I find they are hunkered down in some really heavy brush and cover, or hangin right under the water on a sunken log or tree branch. They also seem to not wanna waste their time with baits coming their way. I have seen then turn away as my lure comes past them weather it be a spinner bait, crank, or soft plastic. I do notice tho I get MORE bites that seem to be out of anger from the biggins on small creature baits such as the baby brush hog or a smaller lizard.

Those big ones are tuff. They have been around the block and they know what, why, and when to eat.

Buttholes :'(

;D

Posted

its easy to find them durring the summer. Fish at night,late night and fish shallow. They move up and hunt at night

  • Super User
Posted

Pit lakes are different then most any other type of bass water. There should be a road that leads into the deeper areas and piles of rocks and gravel etc. The shoreline is more like fishing walls, except it should have weed beds around the perimeter.

I agree with Matt, fish during the low light or at night, if the bugs allow it. A low swimming wake bait or bluegill swimbait, worked along the shade breaks or weed line should work.

You stated you don't like live bait fishing because it's boring, which could be the key to your success; slow down. I haven't fished live bait for decades, but fish lures as if they are livebait.

Day time;

Try anchoring, I know it's boring to sit in one place for over an hour, this will slow you down. Locate one of those outside humps and anchor back about a long cast away. Next, modify that Carolina rig by removing the swivel and heavy weight. Get some 1/8 oz mojo weights, Carolina keepers and light wire Gamakatsu straight shank size 2/0 worm hooks. Set the weight keeper up the line about 18" above the hook. Use 6" or 9" straight tail, start with black or dark purple plastic worms. Use 8 to 10 lb mono or fluoro line.
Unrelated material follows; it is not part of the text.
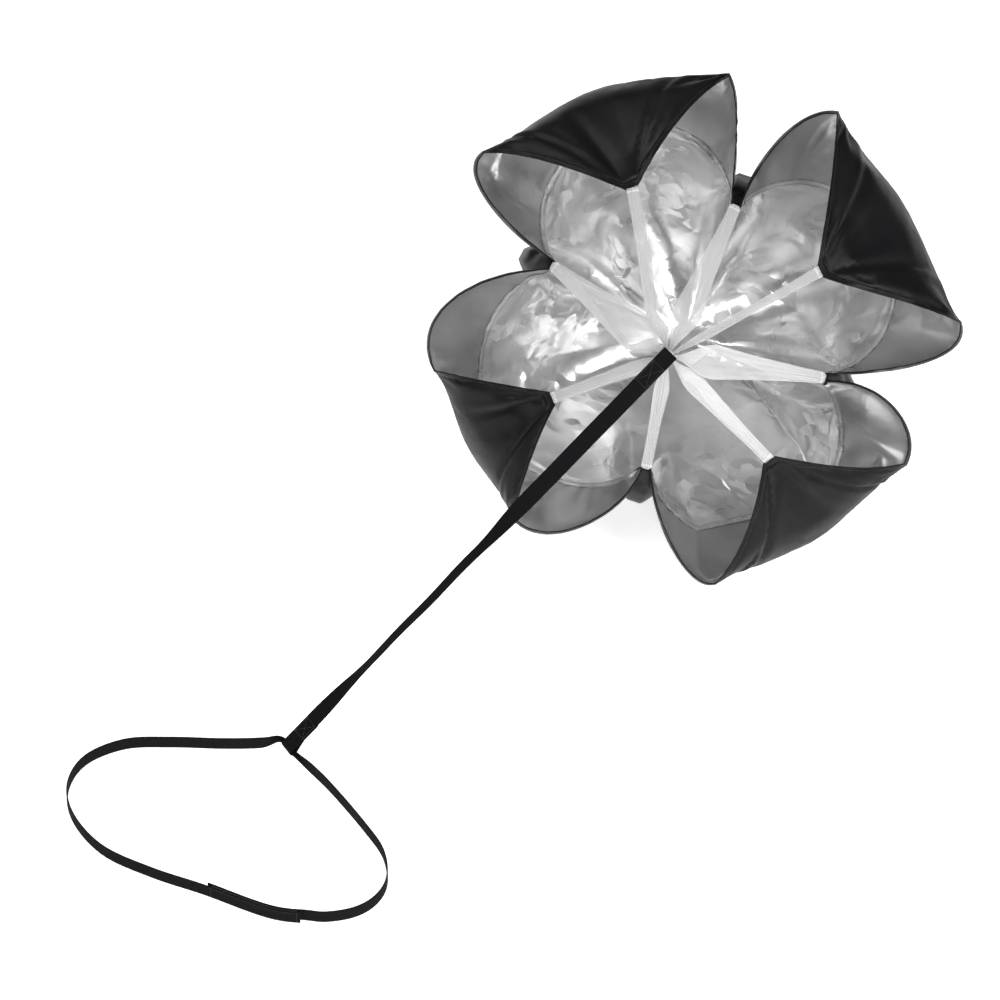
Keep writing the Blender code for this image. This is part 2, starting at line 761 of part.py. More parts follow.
fold_point, fold_way, fold_inward = belt_frame(fold_at)
tail_axis = fold_point - fold_inward * (webbing_thickness / 2)
belt_pivot = pivot("belt_pivot", eye)
turns_about(waist_belt, belt_pivot)
turns_about(loop_tape, belt_pivot)
tail_pivot = pivot("tail_pivot", tail_axis)
turns_about(belt_tail, tail_pivot)
turns_about(hook_tape, tail_pivot)

for label, value in (
    ("gather", gather_world),
    ("gather axis", gather_width_way),
    ("eye", eye),
    ("eye axis", eye_way),
    ("tail axis", tail_axis),
):
    print(label, [round(number, 5) for number in value])
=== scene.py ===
"""Speed parachute: dressed pieces, materials, floor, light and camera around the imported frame.

The canopy is shaped about its own axis, which points out of its mouth, and is then laid in the frame.
Units are metres.
"""
import math

import bmesh
import bpy
import numpy
from mathutils import Matrix, Vector, noise


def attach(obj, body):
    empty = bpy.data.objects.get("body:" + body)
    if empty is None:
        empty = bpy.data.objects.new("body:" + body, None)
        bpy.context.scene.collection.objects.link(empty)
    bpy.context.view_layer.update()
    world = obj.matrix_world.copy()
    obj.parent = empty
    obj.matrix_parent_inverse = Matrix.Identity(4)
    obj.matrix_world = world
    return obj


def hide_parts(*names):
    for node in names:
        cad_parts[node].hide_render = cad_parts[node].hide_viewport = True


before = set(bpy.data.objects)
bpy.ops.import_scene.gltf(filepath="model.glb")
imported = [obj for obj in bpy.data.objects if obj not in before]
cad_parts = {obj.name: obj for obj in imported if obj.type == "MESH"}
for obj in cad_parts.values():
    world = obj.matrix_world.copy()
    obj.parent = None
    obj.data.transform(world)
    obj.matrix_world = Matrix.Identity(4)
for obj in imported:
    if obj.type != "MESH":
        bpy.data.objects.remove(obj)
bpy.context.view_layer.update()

bl_info = {
    "name": "Speed parachute",
    "version": (1, 0, 0),
    "blender": (4, 5, 0),
    "location": "View3D > Sidebar > Parachute",
    "description": "Dresses the frame of a speed parachute in cloth, mesh and webbing",
    "category": "Object",
}

# Shape of the canopy, as in the frame
canopy_radius = 0.390
canopy_depth = 0.300
attachment_forward = 0.100
lobe_forward = 0.040
girth_back = 0.025
seam_radius = 0.325
seam_back = 0.135
corner_back = 0.022
tip_width = 0.020
cleft_width = 0.014
mouth_tilt = 40.0
canopy_height = 0.250
canopy_setback = 0.020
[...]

Cast out on top of the hump and slowly drag the worm back, stopping about 15 seconds about every foot. Slow and boring until that 10 lb bass picks up the worm.

WRB

PS: we call this a slip shot rig, you can pinch a split shot on the line, slide the #7 round shot up the line and cut off any damaged line, then tie on the hook and you are split shotting. I prefer slip shotting, both rigs work.

Posted

Went out today, lost a nice bass on a deep crank trolling early in the morning, lost my lure.  I used a drop shot in about 25ft of water where I was finding fish on my fishfinder, but no bites. I then used a jig and fished up and down and along the drops slowly. nothing. I went to some shallower structure around 10am and caught a few 3lbers, but nothing exciting. The property manager just open the pump from the canals and bait (perch) by the thousands are pouring into this lake. I tied on a medium depth crank and caught a few more fish before i called it quits. I wore them out on the worm next to the lock but all 2-3lbers. BTW, I've fished this lake/pond almost everyday since april, there is no deep cover. Steep drop offs which i fish all the time, but lost of open deep water. I need to give the slip shot a try. My buddy went out on the pond this afternoon and caught a lot of fish, no big ones. He said he trolled with a swimbait for a while and caught a nice 4lber. I was thinking of giving that a try tomorrow. I know these large bass feed on the large perch, so fooling them really frustrates me. I love topwater early in the morning and I wear them out after the grass lines, but no huge lunkers. I did notice a 1ft+ water level increase last night. I want to fish at night but the mosquitos are terrible. Maybe I'll bite the bullet. Tuesday I was planning on getting some 10" shiners and using those for the first time.